In line 10, the URL uses a query parameter to identify the resource:
$url = "https://example.com/story14/about/product?id=19";
In lines 15 and 24, the third argument is used to specify the query parameter that identifies the resource ID.
Source code can be found in file: [sdk-root]/code_example/Example_PushHtmlQuery.php
// Create the client
include __DIR__ . "/../geodesix/includes.php";
try {
// SET HERE THE REPOSITORY NAME YOR RECEIVED FROM GEODESIX
$repository = "[repository name]";
// Creating the SDK client for pushing data to Geodesix queue
$gsxClient = Geodesix::createBasicDataQueueClient($repository);
// Given the web page URL. NOTE THE QUERY STRING PART id=19.

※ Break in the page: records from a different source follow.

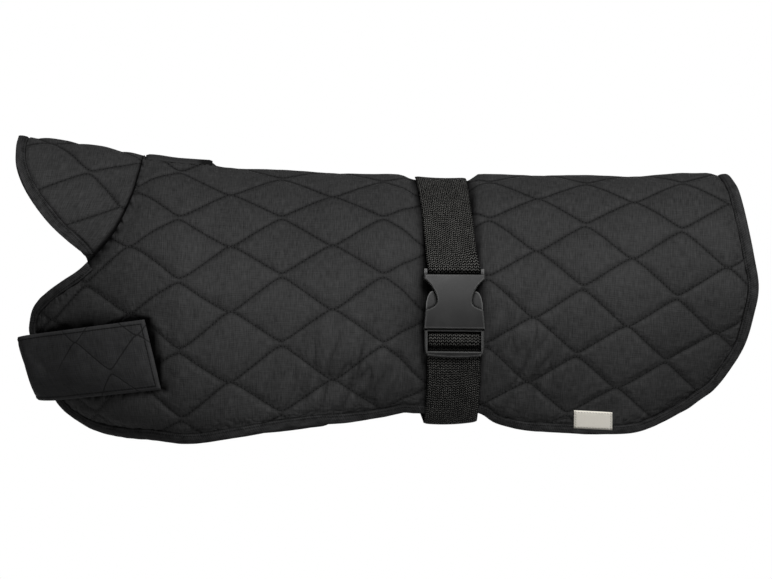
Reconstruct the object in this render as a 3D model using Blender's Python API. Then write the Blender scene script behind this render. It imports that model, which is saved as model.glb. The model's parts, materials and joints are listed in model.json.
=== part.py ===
"""A quilted winter coat for a dog, filled out in its worn shape with no wearer in it.

+X runs back towards the tail, +Z up, and -Y is the side with the buckle. The origin is on the inside of the
back, under the belly belt. Sizes in the tables are millimetres; meshes are built in metres.
"""

import bmesh
import bpy
import numpy as np
from mathutils import Matrix
from mathutils.geometry import delaunay_2d_cdt

MM = 0.001

# The hollow form at stations along the back: station, height of its spine, tilt of the sides beside the
# spine in degrees, arc from the spine to the widest place, extra curl under at the hem in degrees, half width.
FORM_COLUMNS = ("x", "spine", "tilt", "reach", "curl", "half")
FORM = (
    (-345, 20.0, 69, 172, 0, 111),
    (-226, 20.0, 69, 172, 0, 111),
    (-199, 15.4, 69, 172, 0, 111),
    (-157, 10.0, 74, 187, 0, 111),
    (-121, 8.5, 76, 194, 2, 111),
    (-77, 6.0, 79, 190, 8, 110),
    (-43, 5.2, 82, 184, 22, 107),
    (-30, 4.8, 82, 182, 27, 105),
    (-19, 2.2, 82, 180, 30, 103),
    (0, 0.8, 82, 176, 32, 101),
    (21.5, 1.2, 83, 174, 30, 99),
    (30, 4.7, 83, 172, 25, 98),
    (36, 5.0, 83, 171, 21, 97),
    (72, 4.7, 83, 156, 4, 94),
    (122, 3.9, 83, 146, 0, 89),
    (145, 3.6, 83, 139, 0, 86),
    (184, 5.5, 83, 122, 0, 79),
    (220, 5.8, 83, 110, 0, 71),
    (262, 5.8, 83, 100, 0, 61),
)
RIDGE = 16.0  # how fast the round of the spine turns into the sides
CURL_FROM, CURL_TO = 172.0, 240.0
UNDER_LIMIT = 31.0  # most that the sides turn in below their widest place, in degrees

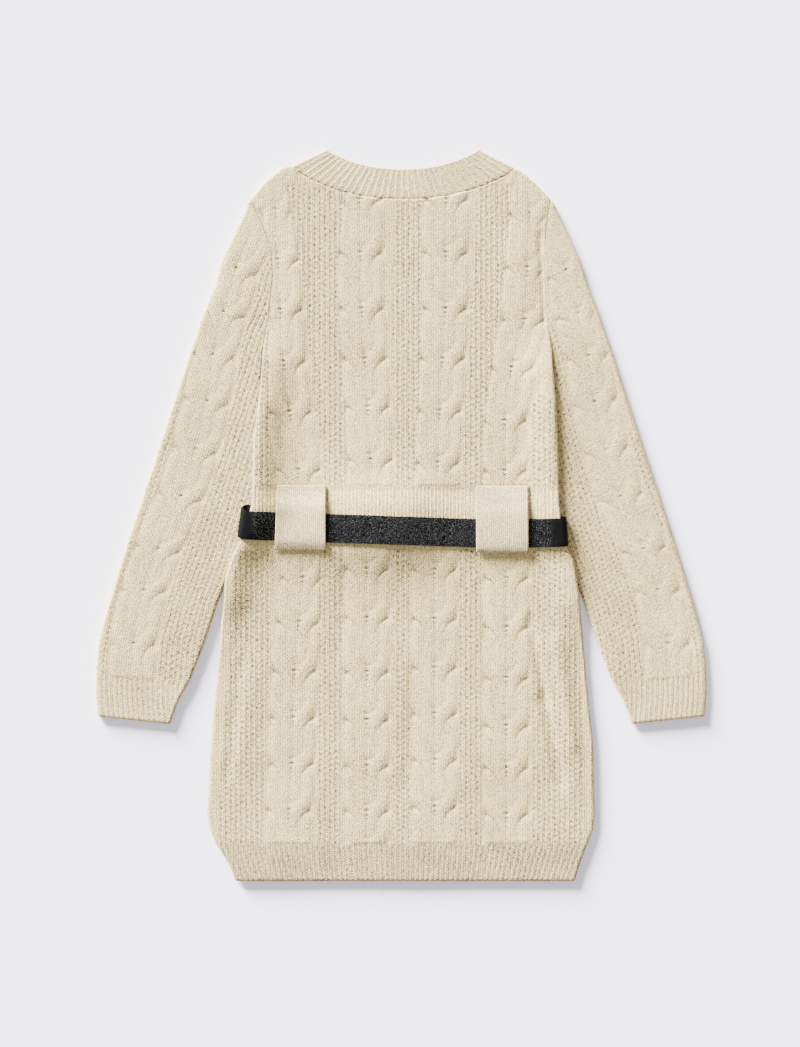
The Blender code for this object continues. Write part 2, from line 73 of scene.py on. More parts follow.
OUTLINE = np.array((
    # up, left half width, right half width
    (0, 181, 190), (20, 189, 196), (40, 202, 204), (56, 209, 210), (72, 212, 212),
    (110, 210, 211), (154, 208, 210), (198, 204, 205), (242, 199, 201), (285, 196, 197),
    (307, 193, 195), (329, 192, 192), (351, 186, 188), (363, 180, 181), (387, 169, 175.5),
    (411, 163, 172.5), (423, 162.5, 172.5), (448, 162, 172), (482, 161, 171), (526, 155, 169),
    (560, 152, 166), (579, 151, 165), (600, 148, 162), (614, 145, 160), (635, 143, 160),
    (662, 140, 158), (690, 142, 157), (717, 152, 160), (744, 165, 164),
), float)
SHOULDER = np.array((
    # inset from the tip, up on the left, up on the right
    (0, 744, 744), (10, 756, 755), (20, 767, 765.5), (32, 777.5, 775.5), (40, 781, 779),
), float)
NECK_MID, NECK_HALF = 2.5, 123.5
RIM_MID, RIM_HALF, RIM_PEAK = 2.0, 85.0, 799.4
NECKS = {
    # panel: (neck up at the middle, power, rim up at the middle, power, up where rows start to bend)
    "back_panel": (745.4, 2.3, 777.7, 2.2, 690.0),
    "front_panel": (680.0, 2.6, 712.0, 2.6, 614.0),
}
# Sleeve, from the cuff's end to the shoulder tip, for the right side
FREE_SLEEVE = (
    # outer x, outer up, inner x, inner up
    (332, 180, 252.5, 171.5), (334.5, 205, 243, 198), (334, 229, 231, 218), (331, 262, 215, 259),
    (319, 307, 200, 304),
)
TUCKED_SLEEVE = (
    # outer x, outer up, how far the inner edge lies under the body's edge, inner up
    (308, 343, 2, 329), (299, 371, 5, 351), (288, 405, 6, 382), (277, 438, 7, 415),
    (264, 477, 8, 460), (248, 526, 7, 510), (243, 541, 4, 528), (236, 563, EDGE_TUCK, 546),
    (229, 584, EDGE_TUCK, 575), (221, 607, EDGE_TUCK, 600), (211, 635, EDGE_TUCK, 614),
    (204, 651, EDGE_TUCK, 635), (196, 679, EDGE_TUCK, 662), (185, 703, EDGE_TUCK, 690),
    (174, 726, EDGE_TUCK, 717), (168.5, 738.5, EDGE_TUCK, 743),
)

# Cables: x and up of each place where the strands cross, from the lowest
CABLES = (
    ((-122, 28), (-122, 78.7), (-119, 129), (-117.5, 179.3), (-116, 230.6), (-111, 284.2), (-107, 332.3)),
    ((-37, -9), (-37, 41.5), (-37, 77.6), (-37, 126.8), (-37, 177.1), (-37, 229.5), (-37, 288.6), (-37, 342)),
    ((37, 31), (37, 82), (37, 133.3), (37, 183.6), (37, 233.9), (37, 287.5), (37, 341)),
    ((115.5, 24), (115.5, 74.3), (115.5, 124.6), (115.5, 170.5), (115.5, 223), (115.5, 278.7), (115.5, 332)),
    ((-32.8, 461.2), (-36.1, 519.2), (-39.3, 571.6), (-42.6, 626.3), (-43.7, 687.5), (-45, 746)),
    ((40.4, 458), (42.6, 514.8), (45.9, 571.6), (49.2, 626.3), (49.2, 687.5), (50, 746)),
    ((-111.5, 450.3), (-121.3, 513.7), (-127.9, 568.4), (-131.2, 625.2), (-134.4, 679.8), (-137, 735)),
    ((113.7, 449.2), (113.7, 503.9), (121.3, 561.8), (135.5, 614.3), (138.3, 671.1), (141, 730)),
)
SLEEVE_CABLE = (
    # each crossing of the sleeve's cable: distance from the cuff's end, and from the outer fold
    (28, 42), (82, 39), (143, 34), (194, 35), (257, 41),
    (309, 40), (364, 35), (415, 26), (466, 21), (517, 18),
)
SKIRT_CABLES = (-20, 390)      # ups between which the skirt's cables and the bodice's run
BODICE_CABLES = (429, 800)
CABLE_HALF = 25.0
CABLE_SPARE, CABLE_FADE = 2.5, 6   # how far past its half width a cable fades out, and over what
STRAND_IN, STRAND_OUT, STRAND_HALF = 6.2, 18.6, 7.4
CROSSING = 10.5        # how far below its crossing a strand is still changing places
SWEEP = 30.0           # height over which the upper strands come in from the edge
GROOVE_IN, GROOVE_OUT = 6.5, 24.6   # where the line of a crossing starts and ends, from the middle
GROOVE_REACH, GROOVE_BEND = 18.5, 8.5   # how far out that line runs, and over what height it turns

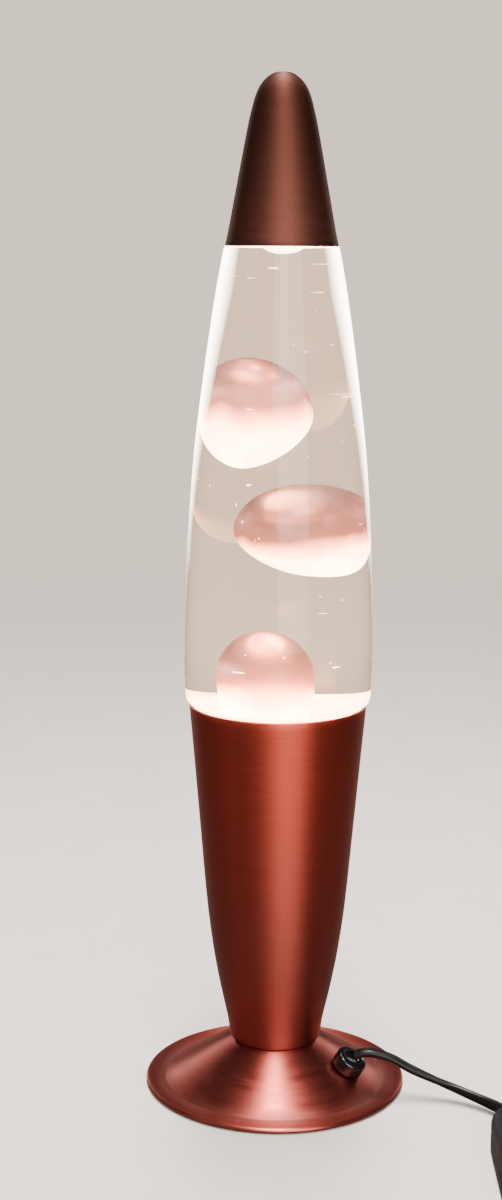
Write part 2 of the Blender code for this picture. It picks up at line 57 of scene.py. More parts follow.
# Sheet metal
SHEET = 1.0
FOOT_TOP = (19.2, 19.5)
FOOT_CREASE = (46.0, 3.0)
BRIM_RADIUS = 55.1
CENTRE_HOLE = 5.3
BODY_FLOOR = 20.3
BODY_OUTLINE = [(19.1, 21.3), (20.6, 30.0), (23.6, 43.5), (26.6, 60.0),
                (29.2, 80.0), (31.9, 110.0), (34.5, 140.0), (36.8, 165.6)]
CAP_EDGE = (22.7, 352.2)
CAP_TIP = 420.0

# Bottle and wax
WAX_FLOOR = 131.2
POOL_TOP = 166.5
LIQUID_TOP = 369.0
# strength of the glow painted into the wax as emission, standing in for the bulb's light through it
WAX_GLOW = 36.0
WAX_GLOW_LOWEST = 1.2
BUBBLES = 70

# Cord
CORD_WIDTH = 5.4
CORD_THICK = 3.2
BUSHING_ANGLE = math.radians(-24.5)
BUSHING_DISTANCE = 33.0
SWITCH_CENTRE = (99.0, -90.0)
SWITCH_HALF = (13.5, 32.0)
SWITCH_SPLIT = 9.0
SWITCH_SCREW = (6.0, 25.5)
COIL_CENTRE = (154.5, -97.0)
PLUG_Z = 19.3
PLUG_REAR, PLUG_FRONT = -74.0, -110.0


# ---------------- curves and meshes

def spline(points, steps=8):
    """Smooth curve through points of any dimension, with even steps in each span."""
    spots = [np.array(point, float) for point in points]
    spots = [2 * spots[0] - spots[1]] + spots + [2 * spots[-1] - spots[-2]]
    curve = []
    for before, start, end, after in zip(spots, spots[1:], spots[2:], spots[3:]):
        for step in range(steps):
            t = step / steps
            curve.append(0.5 * (2 * start + (end - before) * t
                                + (2 * before - 5 * start + 4 * end - after) * t * t
                                + (3 * start - before - 3 * end + after) * t ** 3))
    curve.append(spots[-2])
    return curve


def arc(centre, radius, start, end, steps=6):
    """Points on a circle, from one angle to another in degrees."""
    angles = [math.radians(start + (end - start) * step / steps) for step in range(steps + 1)]
    return [(centre[0] + radius * math.cos(angle), centre[1] + radius * math.sin(angle))
            for angle in angles]


def new_object(name, shape, finishes, sharp=40):
    """Turn a bmesh into a smooth object whose edges are sharp above an angle in degrees."""
    bmesh.ops.remove_doubles(shape, verts=shape.verts, dist=1e-7)
    bmesh.ops.recalc_face_normals(shape, faces=shape.faces)
    data = bpy.data.meshes.new(name)
    shape.to_mesh(data)
    shape.free()
    data.shade_smooth()
    data.set_sharp_from_angle(angle=math.radians(sharp))
    for finish in finishes:
        data.materials.append(finish)
    made = bpy.data.objects.new(name, data)
    bpy.context.scene.collection.objects.link(made)
    return made


def lathe(name, profile, finishes, sides=144, ripple=None, slot_of=None, sharp=40):
    """Spin a closed profile of (radius, height) about Z. ripple gives a point's radius and
    height at an angle, and slot_of a face's material slot from its profile index."""
    shape = bmesh.new()
    columns, on_axis = [], {}
    for step in range(sides):
        angle = FULL_TURN * step / sides
        column = []
        for index, (radius, height) in enumerate(profile):
            if radius < 1e-6:
                if index not in on_axis:
                    on_axis[index] = shape.verts.new((0, 0, height * MM))
                column.append(on_axis[index])
                continue
            if ripple:
                radius, height = ripple(radius, height, angle)
            spot = Vector((radius * math.cos(angle), radius * math.sin(angle), height))
            column.append(shape.verts.new(spot * MM))
        columns.append(column)
    for here, there in zip(columns, columns[1:] + columns[:1]):
        for index in range(len(profile)):
            after = (index + 1) % len(profile)
            corners = []
            for spot in (here[index], here[after], there[after], there[index]):
                if spot not in corners:
                    corners.append(spot)
            if len(corners) > 2:
                face = shape.faces.new(corners)
                face.material_index = slot_of(index) if slot_of else 0
    return new_object(name, shape, finishes, sharp)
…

// In this example 'id' os a query parameter that define the resource.
$url = "https://example.com/story14/about/product?id=19";
// Given the HTML string (full html) of a page
$html = "<html><body>Example with query parameter 'id' in url: '$url' </body></html>";
// Write the page data
//
// NOTE THE VALUE OF $queryParamId. It gets that name of query parameter that identify the resource.
$uid = $gsxClient->pushHTML($url, $html, null, "id");
// Read the data by uid of stored page (!for test only purpose!)
$data = $gsxClient->readItemByUid($uid, "example.com", Consts::DATA_TYPE_HTML);
echo "\nData that was written:";
echo "\n" . json_encode($data, JSON_PRETTY_PRINT);
// Read page data by page's url (for test only purpose)
//
// NOTE THE VALUE OF $queryParamId. We use it here too.
$data = $gsxClient->readHTMLByUrl($url, Consts::DATA_TYPE_HTML, "id");
echo "\nRead result:";
echo "\n" . json_encode($data, JSON_PRETTY_PRINT);
} catch (Exception $e) {
echo $e;
}
Summary
This initial version of the SDK includes the essential components needed to begin pushing data into Geodesix. Additional examples and capabilities will be added in future releases.